Siapa yang masih ingat dengan penampilan Anthony Sinisuka Ginting yang gemilang pada gelaran China Open super 1000 tahun lalu? Saat itu, dengan draw yang sangat berat, Anthony bisa menjejak final dan menjadi juara. Bagaimana tidak? Sebelum merengkuh podium tertinggi China Open 2018, Anthony harus menumbangkan 4 juara dunia, yaitu Lin Dan, Viktor Axelsen, Chen Long, serta Kento Momota di final. Sebelum itu di semifinal ia berhasil mengalahkan Chou Tien Chen, pemain yang menjegalnya pada Asian Games 2018. Banyak orang dibuat terpukau dengan penampilan Anthony saat itu, hingga julukan 'Giant Killer' pun disematkan padanya.

Minggu lalu, kembali Anthony mengikuti China Open. Sebagai juara bertahan, tentu saja banyak orang yang berharap bahwa ia bisa mempertahankan gelarnya. Dengan draw yang tidak terlalu berat, mengingat Anthony datang sebagai unggulan ketujuh, tidak sedikit yang menginginkan Anthony untuk kembali berdiri di podium tertinggi. Sayangnya, di turnamen terakhir yang ia ikuti, yaitu Kejuaraan Dunia Bulutangkis 2019 di Basel, ia tidak menunjukan penampilan terbaiknya. Ia kalah di round 3 oleh pemain India, Sai Praneeth. Hasil tersebut membuat beberapa orang ragu. Bisakah Anthony memenuhi harapan orang-orang terhadapnya?
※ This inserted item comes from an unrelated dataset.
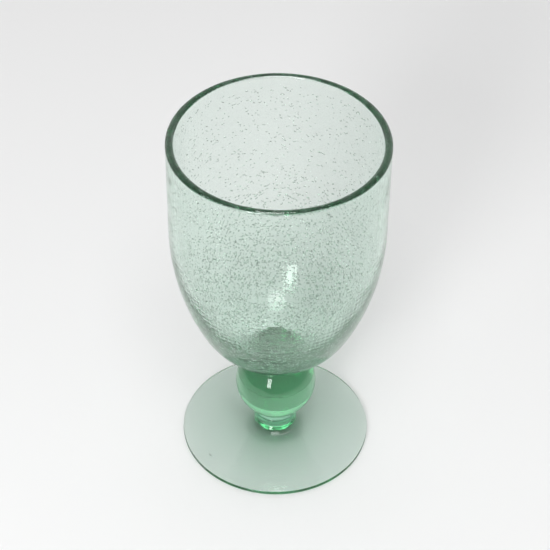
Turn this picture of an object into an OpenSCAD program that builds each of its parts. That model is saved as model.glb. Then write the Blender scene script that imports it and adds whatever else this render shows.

Di babak pertama, Anthony dihadapkan pada pemain Jepang, Kenta Nishimoto. Bermain tiga game, Anthony berhasil melangkah ke babak kedua yang lalu mempertemukannya dengan suami dari Saina Nehwal, Kashyap Parupalli yang juga berhasil ditaklukannya lewat rubber game. Di babak quarter final, Anthony kembali bertemu Sai Praneeth. Sempat kalah di game pertama, Anthony ngebut di game kedua dan ketiga dan akhirnya meloloskannya ke semifinal. Di sana, sudah menunggu peraih medali perak kejuaraan dunia 2019, Anders Antonsen. Anthony lagi-lagi bermain tiga game. Seperti sudah menjadi hobi baginya. Ga rubber, ga seru!

Tibalah babak final yang disambut riuh oleh pecinta badminton seluruh dunia. Anthony akan berhadapan dengan juara dunia 2018 dan 2019, Kento Momota. Meski belum seklasik persaingan antara Lin Dan vs Lee Chong Wei, namun jangan salah. Anthony Ginting vs Kento Momota adalah laga yang paling ditunggu-tunggu banyak orang. Bahkan para BL (Badminton Lovers) sudah memiliki julukan untuk mereka berdua, Momogi alias Momota Ginting.

Sejak awal, masing-masing pemain menunjukan skillnya. Momota dengan keuletannya, serta Anthony dengan gerakan-gerakannya yang bak penari. Game pertama berjalan ketat, hingga akhirnya berhasil diamankan oleh Anthony dengan skor 21-19. Di awal game kedua, pertandingan tidak berubah. Mereka saling jual-beli serangan. Sayangnya, di akhir game kedua, Anthony banyak melakukan kesalahan sendiri yang akhirnya membuat ia harus kehilangan game kedua. Pertandingan berlanjut dengan rubber game. Sebelumnya, Anthony belum pernah mengalahkan Momota lewat rubber game.

Game ketiga masih berjalan dengan tensi tinggi. Poin Anthony selalu tertinggal oleh Momota, tapi Anthony seperti tidak mau menyerah. Bahkan ketika ia harus meminta perawatan untuk kakinya. Saya tiba-tiba jadi teringat final badminton beregu putra Asian Games 2018, saat Anthony harus kalah oleh Shi Yuqi dari China karena otot pahanya yang terlalu lelah tiba-tiba keram. Syukurlah hal itu tidak terulang kembali. Anthony bisa melanjutkan pertandingan. Sayangnya, meski sempat menyamakan kedudukan hingga 19-19, Anthony sekali lagi harus mengakui keunggulan Momota. Poin terakhir didapat Momota dari pengembalian Anthony yang tersangkut. Anthony refleks melempar raketnya tinggi sekali. Bentuk dari kekecewaannya. Tapi itu tidak berlangsung lama, karena sedetik kemudian Momota berjalan ke arahnya dan memeluknya, lalu memberi kode untuk saling bertukar kaus. What a sportmanship!

Anthony kembali naik podium China Open, kali ini tidak jadi yang tertinggi. Tapi saya bisa pastikan dia mendapat perhatian paling banyak. Di sana, dengan trofi berbentuk piring dan boneka maskot yang menggemaskan, dia tersenyum lebar. Ia bersinar seorang diri karena bahkan di mata saya, sinarnya lebih terang dari sang juara. Dia bahagia sekaligus bangga.

Saat itu, saya menyadari sesuatu, bahwa Anthony Ginting lebih dari sekadar Giant Killer. Dia bukan hanya seorang pembunuh raksasa. Dia menjelma badai yang mampu menelan siapa pun yang ingin ia kalahkan. Dan ia hampir saja menenggelamkan seorang raja. Ya, badai itu telah lahir. Ialah Anthony Sinisuka Ginting.